Dokoupil created his first Soap Bubble Painting in the early 1990s, sending bubbles flying across his studio with a metal wand, like reluctant butterflies that refused to be caught by an assistant holding a canvas aloft. Over thirty years, Dokoupil has become something of an expert in the art of Soap Bubble Painting, fashioning a personal language through the perfected formula of soap-lye and pigment, and gessoed, sanded surface. Dokoupil explains that he has always sought to master a technique with the most spectacular visual impact and least historic precedence. His desire for a patent harks back to his inventor father, whose life mission was to make something universally needed for the price of a euro.

 

Through countless experiments, Dokoupil must have required extraordinary patience (and faith), and the result is miraculous. Without knowledge of their making, it might be difficult to discern how these bubbles came to fuse with canvas, as if by divine intervention. Dokoupil’s construction of what he refers to as a “mathematical formula” and a “prototype” that guides a series of work echoes the ritual of practices like prayer and the sharing of bread and wine. With each new technique that Dokoupil has trialled, the artist has resurrected himself.
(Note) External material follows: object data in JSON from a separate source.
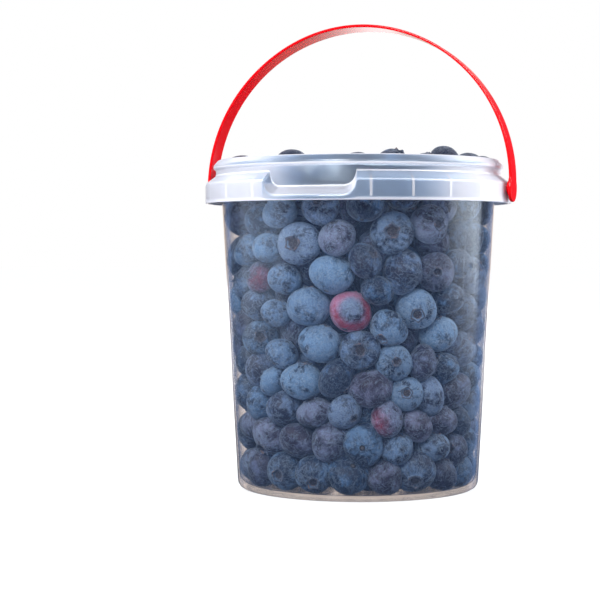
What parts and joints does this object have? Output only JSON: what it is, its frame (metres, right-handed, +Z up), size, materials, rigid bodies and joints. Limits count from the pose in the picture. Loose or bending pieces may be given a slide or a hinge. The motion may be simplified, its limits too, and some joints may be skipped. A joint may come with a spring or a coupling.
{
  "type": "pail of blueberries",
  "caption": "Round translucent plastic pail with a hinged red bail handle, open and heaped with blueberries.",
  "frame": {"origin": "centre of the pail's base, on the surface that it stands on", "axes": "+Z up, X along the handle's hinge line, -Y towards the notch in the skirt"},
  "size_m": [0.1304, 0.125, 0.1892],
  "materials": {
    "clear_plastic": "clear, slightly milky moulded plastic, glossy, with fine upright flow marks",
    "red_plastic": "smooth glossy moulded plastic, bright red",
    "berry_skin": "ripe berry skin, dark blue under a pale blue-grey bloom"
  },
  "bodies": {
    "tub": {"pail": "clear_plastic", "berries": "berry_skin"},
    "bail": {"handle": "red_plastic"}
  },
  "joints": [
    {"name": "bail_swing", "type": "hinge", "parent": "tub", "child": "bail", "pos_m": [0, 0, 0.1218], "axis": [1, 0, 0], "range_deg": [-112, 118]}
  ]
}
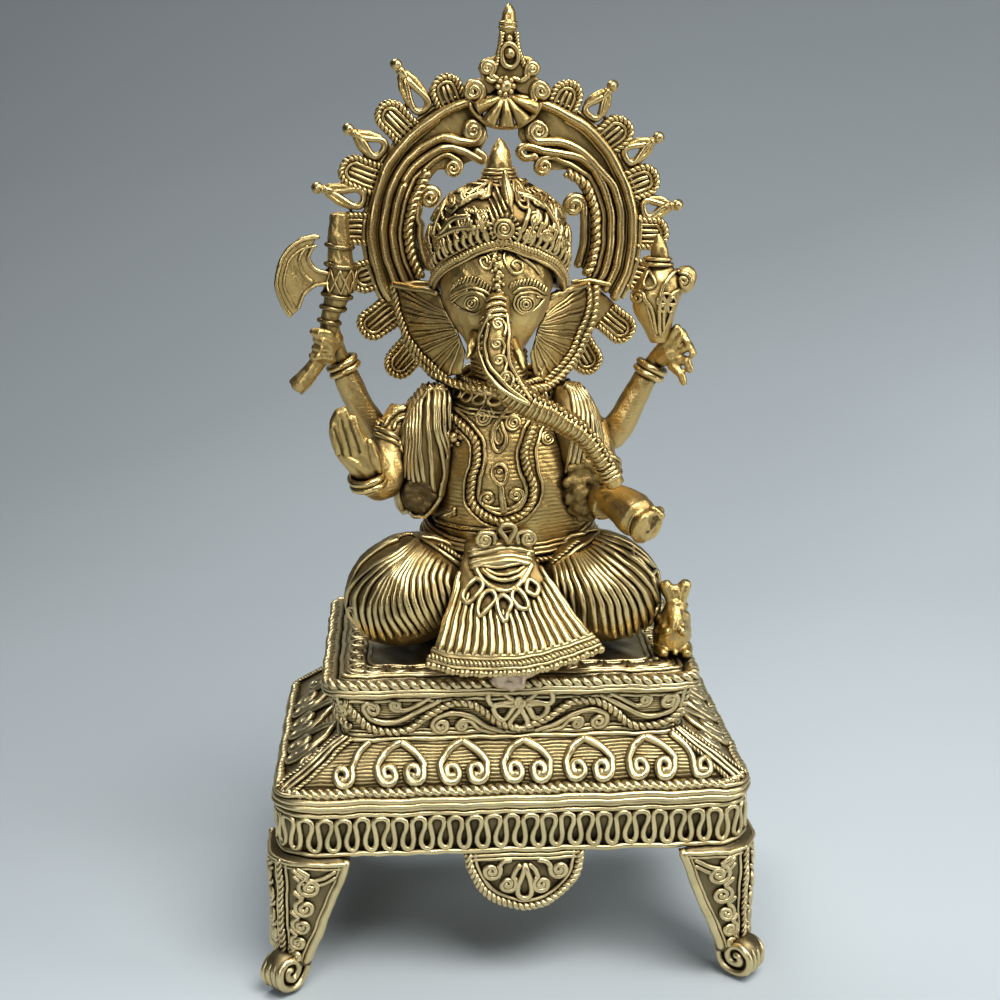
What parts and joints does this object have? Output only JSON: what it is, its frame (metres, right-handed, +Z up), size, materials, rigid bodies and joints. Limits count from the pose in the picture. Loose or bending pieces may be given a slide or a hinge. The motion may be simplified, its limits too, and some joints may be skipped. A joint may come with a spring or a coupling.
{
  "type": "ganesha idol",
  "caption": "Seated four-armed Ganesha figure in lost-wax brass thread work, with a pierced halo, on a stepped throne with scroll feet.",
  "frame": {"origin": "on the floor under the middle of the object's bounding box", "axes": "+Z up, -Y towards the front of the figure, +X towards the viewer's right when facing it"},
  "size_m": [0.1626, 0.1186, 0.3],
  "materials": {
    "cast_brass": "cast, worn bright on the high points, olive-brown patina in the recesses",
    "thread_brass": "fine cast thread and rope, brightest on its crests",
    "throne_brass": "cast, duller and darker, with dark olive patina in the recesses",
    "braze_filler": "rough pinkish repair metal"
  },
  "bodies": {
    "root": {"apron_band": "throne_brass", "axe_blade": "cast_brass", "axe_shaft": "cast_brass", "belly_garland": "thread_brass", "braze_fillet": "braze_filler", "collar": "thread_brass", "crown_dome": "cast_brass", "crown_finial": "cast_brass", "crown_rosette": "thread_brass", "dhoti_fan": "cast_brass", "ear_left": "cast_brass", "ear_right": "cast_brass", "front_arm_left": "cast_brass", "front_arm_right": "cast_brass", "front_bracelet_right": "thread_brass", "front_hand_left": "cast_brass", "front_hand_right": "cast_brass", "front_pendant": "throne_brass", "halo_crest": "cast_brass", "halo_lower_rope": "thread_brass", "halo_outer_wire": "thread_brass", "halo_plate_left": "thread_brass", "halo_plate_right": "thread_brass", "halo_rope_left": "thread_brass", "halo_rope_right": "thread_brass", "halo_scroll_left": "thread_brass", "halo_scroll_right": "thread_brass", "halo_shell": "cast_brass", "head": "cast_brass", "headband": "thread_brass", "leg_back_left": "throne_brass", "leg_back_right": "throne_brass", "leg_front_left": "throne_brass", "leg_front_right": "throne_brass", "lotus_bud": "cast_brass", "lower_tier": "throne_brass", "mouse": "cast_brass", "neck": "cast_brass", "rear_arm_left": "cast_brass", "rear_arm_right": "cast_brass", "rear_bracelet_left": "thread_brass", "rear_bracelet_right": "thread_brass", "rear_hand_left": "cast_brass", "rear_hand_right": "cast_brass", "rim_moulding": "throne_brass", "seat_rope_border": "throne_brass", "seat_slab": "throne_brass", "shawl_left": "cast_brass", "shawl_right": "cast_brass", "sweet": "cast_brass", "thigh_left": "cast_brass", "thigh_right": "cast_brass", "torso": "cast_brass", "trunk": "cast_brass", "tusk_left": "cast_brass", "tusk_right": "cast_brass", "upper_neck": "throne_brass", "waist_belt": "thread_brass"}
  },
  "joints": []
}
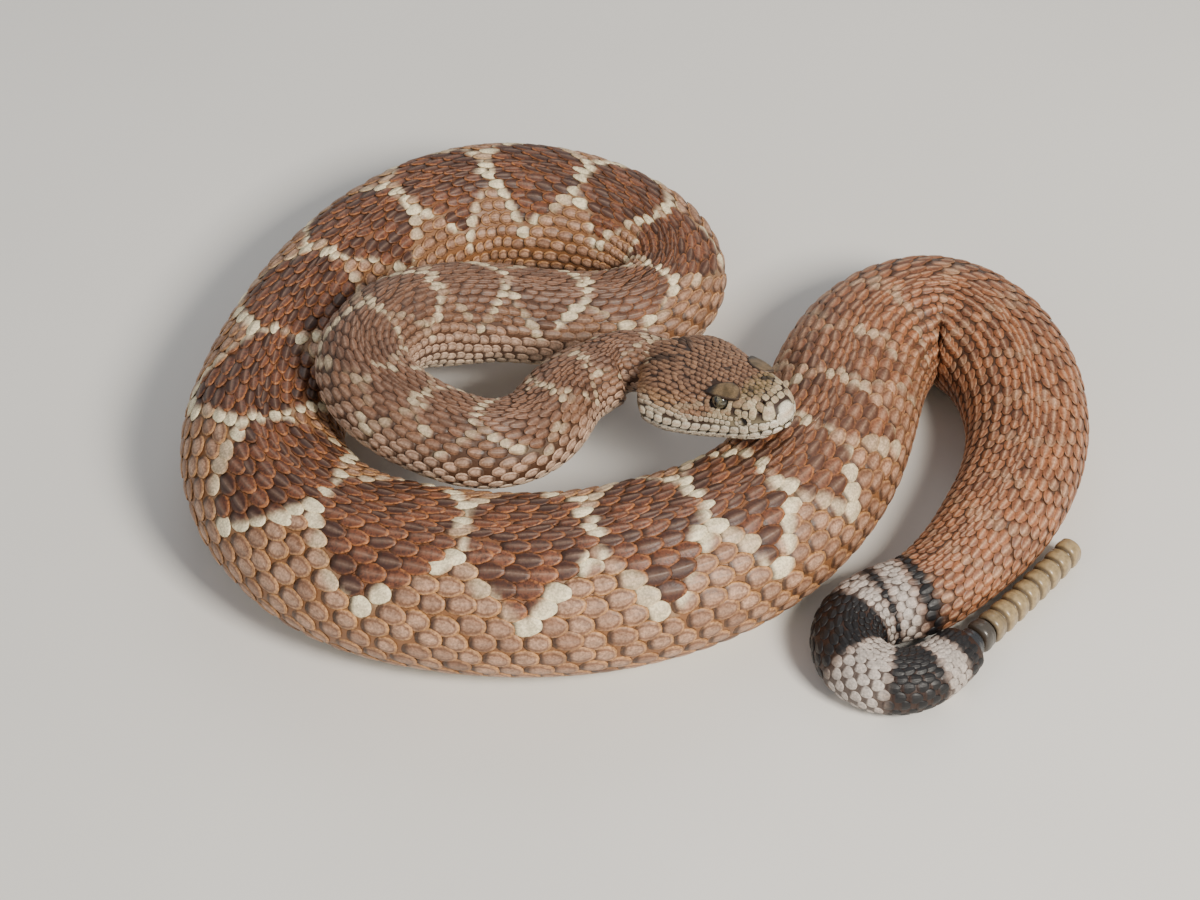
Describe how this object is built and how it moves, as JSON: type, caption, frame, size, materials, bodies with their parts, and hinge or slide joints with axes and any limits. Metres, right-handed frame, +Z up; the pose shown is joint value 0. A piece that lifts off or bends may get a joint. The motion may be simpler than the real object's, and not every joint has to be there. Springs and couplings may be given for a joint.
{
  "type": "western diamondback rattlesnake, life-size still model",
  "caption": "Coiled western diamondback rattlesnake at rest, head raised over its outer coil and the rattle laid out behind the tail.",
  "frame": {"origin": "on the floor under the middle of the coil's bounding box", "axes": "+X to the right of the picture's view, towards the rattle; +Y away from the viewer; +Z up"},
  "size_m": [0.267, 0.2121, 0.0584],
  "materials": {
    "rust_scales": "rust-red keeled scales with cream-edged darker diamonds",
    "dark_scales": "brown keeled scales with pinkish grey flanks",
    "orange_scales": "plain orange-brown keeled scales with a faint pattern",
    "head_scales": "small brown crown scales and pale face plates",
    "pale_jaw": "pale lip and chin scales",
    "eye_amber": "wet dark amber eye with an upright slit pupil",
    "banded_tail": "black and ash-white bands",
    "rattle_black": "blue-black glossy horn",
    "rattle_horn": "tan to olive horn, worn smooth"
  },
  "bodies": {
    "root": {"head": "head_scales", "lower_jaw": "pale_jaw", "eye_left": "eye_amber", "eye_right": "eye_amber", "neck": "dark_scales", "forebody_bend": "dark_scales", "forebody_coil": "dark_scales", "forebody_turn": "dark_scales", "midbody_inner": "rust_scales", "midbody_back": "rust_scales", "midbody_left": "rust_scales", "midbody_corner": "rust_scales", "midbody_front": "rust_scales", "midbody_right": "rust_scales", "hindbody_rise": "rust_scales", "hindbody_loop": "orange_scales", "hindbody_side": "orange_scales", "hindbody_end": "orange_scales", "tail_root": "banded_tail", "tail_tip": "banded_tail", "rattle_base": "rattle_black", "rattle": "rattle_horn"}
  },
  "joints": []
}
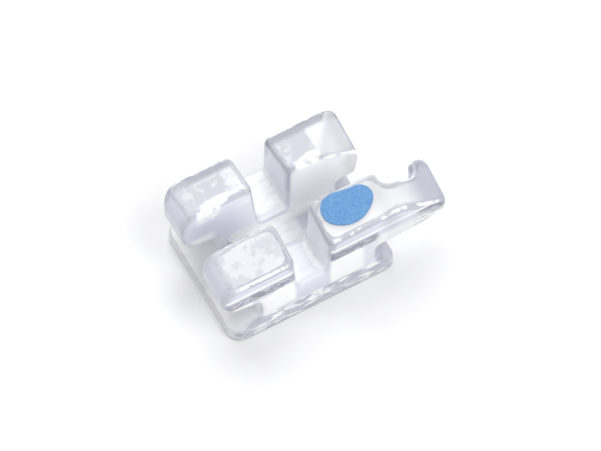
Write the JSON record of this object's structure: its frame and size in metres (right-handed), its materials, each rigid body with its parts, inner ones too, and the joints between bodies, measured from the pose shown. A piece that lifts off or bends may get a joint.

Through different practices and attitudes, Dokoupil’s oeuvre reflects perhaps the notion that each religion describes a different aspect of the same divine source.

 

In recent years, Dokoupil’s Soap Bubble Paintings have embraced the pearlescent paints that cover cars. The result is a metamorphosing landscape of bubbles that shine brightly in one moment and dim in the next, shifting from warm to cool with different angles and light sources. This state of continual transformation recalls perhaps the transfiguration of body and blood, and the threshold between physical and spiritual worlds. Further, lustrous gold changes the landscape of bubbles into an Orthodox icon, while ultramarine blue – the luxurious pigment derived from the semi-precious lapis lazuli stone – speaks to the purity and holiness of the Virgin Mary in Renaissance painting. And yet for Dokoupil, lapis lazuli has a human aspect – it possesses a frequency that resonates with the body.

 

There is something inherently bodily about the Soap Bubble Paintings, alluding to the residue of lather on hands and supple, fleshly shapes. Their undulating forms might be compared to the holy remains that are preserved in church reliquaries. In the same way, the Spit Paintings and Tire Paintings, made by hurling tires over canvas, possess corporeal qualities. The remains of saliva are a reminder of the touch of Judas’ kiss as the silhouettes of wheels are like the splintered bones of relics. The bubbles have their own bodily weight and form, a tremulous lifeforce that threatens to disintegrate at any moment. They echo the decaying pieces of fruit and burning candles of seventeenth century vanitas painting, which symbolise the ephemeral nature of existence.

 

Dokoupil began to use candles as painterly tools in the late 1980s, holding flames to canvas like a pilgrim with the light of Christ. These Candle Paintings transport us to hushed chapels, where every whisper reverberates from stone walls and flames illuminate altars. There is something elemental about these works – ashes to ashes, dust to dust. The potential danger and difficulty in their making, requiring great strength to hold a candle up to canvas that has been pulled taught over the ceiling, is in itself somewhat an act of self-flagellation.

 

Dokoupil’s paintings ascend the heights of spiritual ecstasy and plumb the lows of earthly desire with a distinct sense of sincerity and impish humour. If the Soap Bubble Paintings have the power to transcend time and space, other series are resolutely tied to more temporal and kitsch matters – cars on empty highways and cows grazing in fields. For Dokoupil, there is no overarching philosophy that binds art and the universe, there is no divine inspiration behind the varied techniques of his career. There is only disruption and the breaking of concepts.